#### [Exercise]
Up to and including the line containing "ring), hole), softRubber);", please reproduce the lines of the listing below, starting from the top.
**** Exercise materials
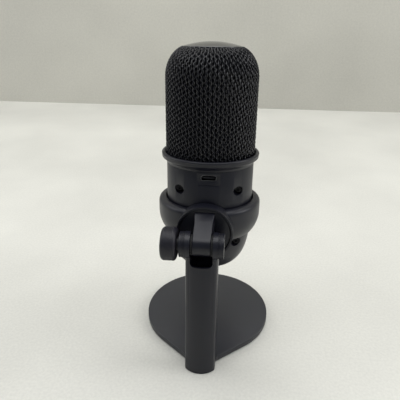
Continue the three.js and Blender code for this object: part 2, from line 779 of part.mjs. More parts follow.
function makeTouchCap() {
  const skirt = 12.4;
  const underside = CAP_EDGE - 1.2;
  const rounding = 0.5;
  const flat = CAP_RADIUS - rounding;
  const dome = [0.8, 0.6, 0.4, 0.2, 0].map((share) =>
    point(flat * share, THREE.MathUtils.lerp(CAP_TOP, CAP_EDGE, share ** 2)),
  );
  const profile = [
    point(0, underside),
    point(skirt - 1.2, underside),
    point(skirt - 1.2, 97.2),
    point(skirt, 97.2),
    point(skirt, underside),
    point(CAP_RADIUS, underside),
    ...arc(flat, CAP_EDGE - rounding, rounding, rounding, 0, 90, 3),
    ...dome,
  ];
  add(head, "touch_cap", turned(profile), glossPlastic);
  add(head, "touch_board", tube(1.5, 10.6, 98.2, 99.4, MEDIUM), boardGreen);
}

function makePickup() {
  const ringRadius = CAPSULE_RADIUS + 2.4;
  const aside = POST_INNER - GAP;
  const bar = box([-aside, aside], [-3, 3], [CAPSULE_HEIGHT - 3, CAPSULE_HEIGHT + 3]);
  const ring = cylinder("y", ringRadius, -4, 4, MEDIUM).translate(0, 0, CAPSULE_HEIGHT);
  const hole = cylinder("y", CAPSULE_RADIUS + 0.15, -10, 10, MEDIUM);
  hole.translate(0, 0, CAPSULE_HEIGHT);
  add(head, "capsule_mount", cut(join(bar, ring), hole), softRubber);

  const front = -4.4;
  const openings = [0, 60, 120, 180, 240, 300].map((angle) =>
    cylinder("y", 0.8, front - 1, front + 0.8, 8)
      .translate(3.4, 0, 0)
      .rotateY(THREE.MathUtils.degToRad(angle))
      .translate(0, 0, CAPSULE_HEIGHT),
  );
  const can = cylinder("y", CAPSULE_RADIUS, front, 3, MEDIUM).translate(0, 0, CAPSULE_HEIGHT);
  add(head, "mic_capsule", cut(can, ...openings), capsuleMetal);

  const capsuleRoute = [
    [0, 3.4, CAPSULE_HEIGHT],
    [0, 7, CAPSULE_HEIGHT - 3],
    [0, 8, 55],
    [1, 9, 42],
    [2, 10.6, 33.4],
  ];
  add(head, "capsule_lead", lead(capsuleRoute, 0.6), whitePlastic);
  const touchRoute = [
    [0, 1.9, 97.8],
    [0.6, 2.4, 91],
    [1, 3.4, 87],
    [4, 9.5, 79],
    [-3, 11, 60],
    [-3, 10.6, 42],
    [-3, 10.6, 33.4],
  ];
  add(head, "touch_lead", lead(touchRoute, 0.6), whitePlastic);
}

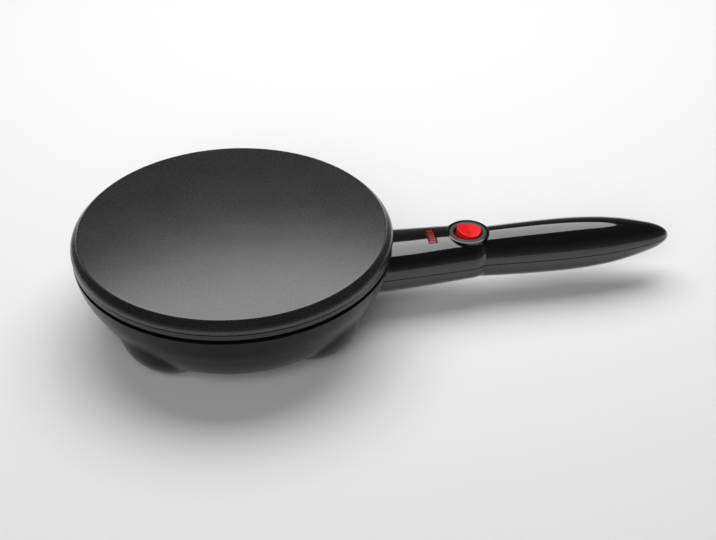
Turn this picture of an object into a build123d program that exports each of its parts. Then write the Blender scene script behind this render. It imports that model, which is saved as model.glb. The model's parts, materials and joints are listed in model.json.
********
#### [Written response]
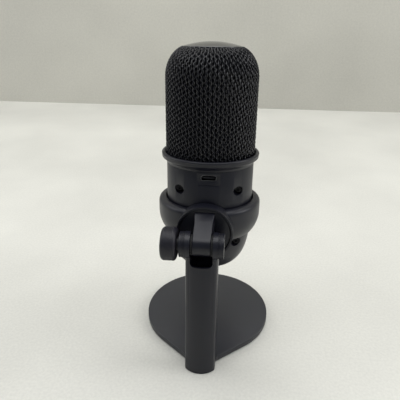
Continue the three.js and Blender code for this object: part 2, from line 779 of part.mjs. More parts follow.
function makeTouchCap() {
  const skirt = 12.4;
  const underside = CAP_EDGE - 1.2;
  const rounding = 0.5;
  const flat = CAP_RADIUS - rounding;
  const dome = [0.8, 0.6, 0.4, 0.2, 0].map((share) =>
    point(flat * share, THREE.MathUtils.lerp(CAP_TOP, CAP_EDGE, share ** 2)),
  );
  const profile = [
    point(0, underside),
    point(skirt - 1.2, underside),
    point(skirt - 1.2, 97.2),
    point(skirt, 97.2),
    point(skirt, underside),
    point(CAP_RADIUS, underside),
    ...arc(flat, CAP_EDGE - rounding, rounding, rounding, 0, 90, 3),
    ...dome,
  ];
  add(head, "touch_cap", turned(profile), glossPlastic);
  add(head, "touch_board", tube(1.5, 10.6, 98.2, 99.4, MEDIUM), boardGreen);
}

function makePickup() {
  const ringRadius = CAPSULE_RADIUS + 2.4;
  const aside = POST_INNER - GAP;
  const bar = box([-aside, aside], [-3, 3], [CAPSULE_HEIGHT - 3, CAPSULE_HEIGHT + 3]);
  const ring = cylinder("y", ringRadius, -4, 4, MEDIUM).translate(0, 0, CAPSULE_HEIGHT);
  const hole = cylinder("y", CAPSULE_RADIUS + 0.15, -10, 10, MEDIUM);
  hole.translate(0, 0, CAPSULE_HEIGHT);
  add(head, "capsule_mount", cut(join(bar, ring), hole), softRubber);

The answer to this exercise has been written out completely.